[START Collected data]

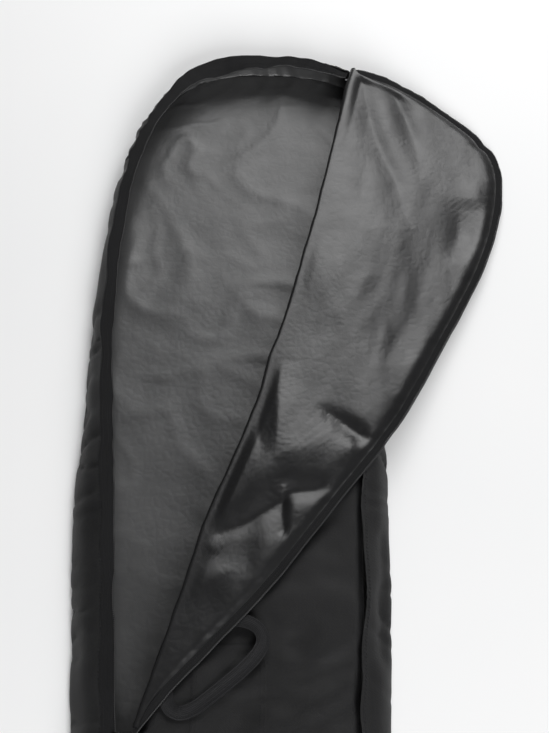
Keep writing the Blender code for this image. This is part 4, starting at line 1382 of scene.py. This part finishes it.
SEAM, WALL_GRID = build_walls()
build_base()
FRONT_GRID = build_front(SEAM)
build_strip()
build_body_zip()
build_closed_chain(SEAM)
COVER_CLOTH, COVER_GRID = build_cover()
build_cover_zip(COVER_GRID)
build_fold(COVER_GRID)
build_handle()
build_slider()
build_seams(SEAM, WALL_GRID, FRONT_GRID)


# ---------------------------------------------------------------- stage, camera and light

FLOOR_REACH = 14.0
CAMERA_PLACE = (0.052, -0.487, 1.339)
CAMERA_TILT = math.radians(30.0)
CAMERA_LENS = 55.74
LAMP_TARGET = (0.1, 0.3, 0.0)

# Name, place, size and power
SOFTBOXES = [("softbox_far", (0.60, 2.25, 1.75), 2.0, 55.0),
             ("softbox_tail", (0.80, -3.30, 2.10), 1.9, 168.0)]


def look_at(made, target):
    """Turns a lamp to a point."""
    made.rotation_euler = (Vector(target) - made.location).to_track_quat("-Z", "Y").to_euler()


def build_stage():
    """White floor, camera at the bag's tail end and soft lamps."""
    nodes = Nodes("floor_white")
    mottle = nodes.noise(nodes.object_place(), 3.0, 2.0)
    paint = nodes.finish(nodes.colours(mottle, (0.88, 0.885, 0.89), (0.92, 0.92, 0.92)), 0.8,
                         Specular_IOR_Level=0.2)
    signs = ((-1, -1), (1, -1), (1, 1), (-1, 1))
    floor_corners = [(x * FLOOR_REACH, y * FLOOR_REACH, -0.0005) for x, y in signs]
    mesh_object("floor", floor_corners, [(0, 1, 2, 3)], [paint])

    camera_data = bpy.data.cameras.new("camera")
    camera_data.lens = CAMERA_LENS
    camera_data.sensor_width = 36.0
    camera_data.clip_end = 60.0
    camera = linked("camera", camera_data)
    camera.location = CAMERA_PLACE
    camera.rotation_euler = (CAMERA_TILT, 0.0, 0.0)
    bpy.context.scene.camera = camera

    world = bpy.data.worlds.new("studio")
    world.use_nodes = True
    sky = world.node_tree.nodes["Background"].inputs
    sky["Color"].default_value = (1.0, 1.0, 1.0, 1.0)
    sky["Strength"].default_value = 0.12
    bpy.context.scene.world = world
    bpy.context.scene.view_settings.view_transform = "Standard"
    for name, place, size, power in SOFTBOXES:
        data = bpy.data.lights.new(name, "AREA")
        data.size = size
        data.energy = power
        lamp = linked(name, data)
        lamp.location = place
        look_at(lamp, LAMP_TARGET)


build_stage()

[END Collected data]

__Do this__. Each line of the material above needs to be quoted exactly, please.

__In response__.
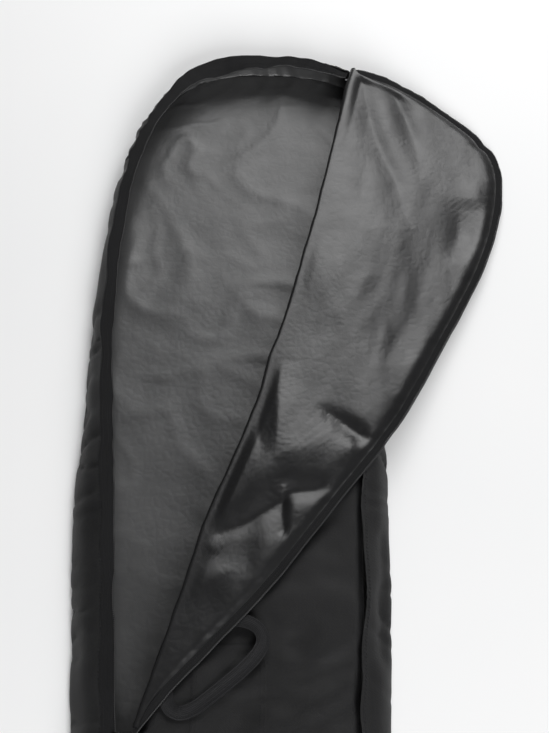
Keep writing the Blender code for this image. This is part 4, starting at line 1382 of scene.py. This part finishes it.
SEAM, WALL_GRID = build_walls()
build_base()
FRONT_GRID = build_front(SEAM)
build_strip()
build_body_zip()
build_closed_chain(SEAM)
COVER_CLOTH, COVER_GRID = build_cover()
build_cover_zip(COVER_GRID)
build_fold(COVER_GRID)
build_handle()
build_slider()
build_seams(SEAM, WALL_GRID, FRONT_GRID)


# ---------------------------------------------------------------- stage, camera and light

FLOOR_REACH = 14.0
CAMERA_PLACE = (0.052, -0.487, 1.339)
CAMERA_TILT = math.radians(30.0)
CAMERA_LENS = 55.74
LAMP_TARGET = (0.1, 0.3, 0.0)

# Name, place, size and power
SOFTBOXES = [("softbox_far", (0.60, 2.25, 1.75), 2.0, 55.0),
             ("softbox_tail", (0.80, -3.30, 2.10), 1.9, 168.0)]


def look_at(made, target):
    """Turns a lamp to a point."""
    made.rotation_euler = (Vector(target) - made.location).to_track_quat("-Z", "Y").to_euler()


def build_stage():
    """White floor, camera at the bag's tail end and soft lamps."""
    nodes = Nodes("floor_white")
    mottle = nodes.noise(nodes.object_place(), 3.0, 2.0)
    paint = nodes.finish(nodes.colours(mottle, (0.88, 0.885, 0.89), (0.92, 0.92, 0.92)), 0.8,
                         Specular_IOR_Level=0.2)
    signs = ((-1, -1), (1, -1), (1, 1), (-1, 1))
    floor_corners = [(x * FLOOR_REACH, y * FLOOR_REACH, -0.0005) for x, y in signs]
    mesh_object("floor", floor_corners, [(0, 1, 2, 3)], [paint])

    camera_data = bpy.data.cameras.new("camera")
    camera_data.lens = CAMERA_LENS
    camera_data.sensor_width = 36.0
    camera_data.clip_end = 60.0
    camera = linked("camera", camera_data)
    camera.location = CAMERA_PLACE
    camera.rotation_euler = (CAMERA_TILT, 0.0, 0.0)
    bpy.context.scene.camera = camera

    world = bpy.data.worlds.new("studio")
    world.use_nodes = True
    sky = world.node_tree.nodes["Background"].inputs
    sky["Color"].default_value = (1.0, 1.0, 1.0, 1.0)
    sky["Strength"].default_value = 0.12
    bpy.context.scene.world = world
    bpy.context.scene.view_settings.view_transform = "Standard"
    for name, place, size, power in SOFTBOXES:
        data = bpy.data.lights.new(name, "AREA")
        data.size = size
        data.energy = power
        lamp = linked(name, data)
        lamp.location = place
        look_at(lamp, LAMP_TARGET)


build_stage()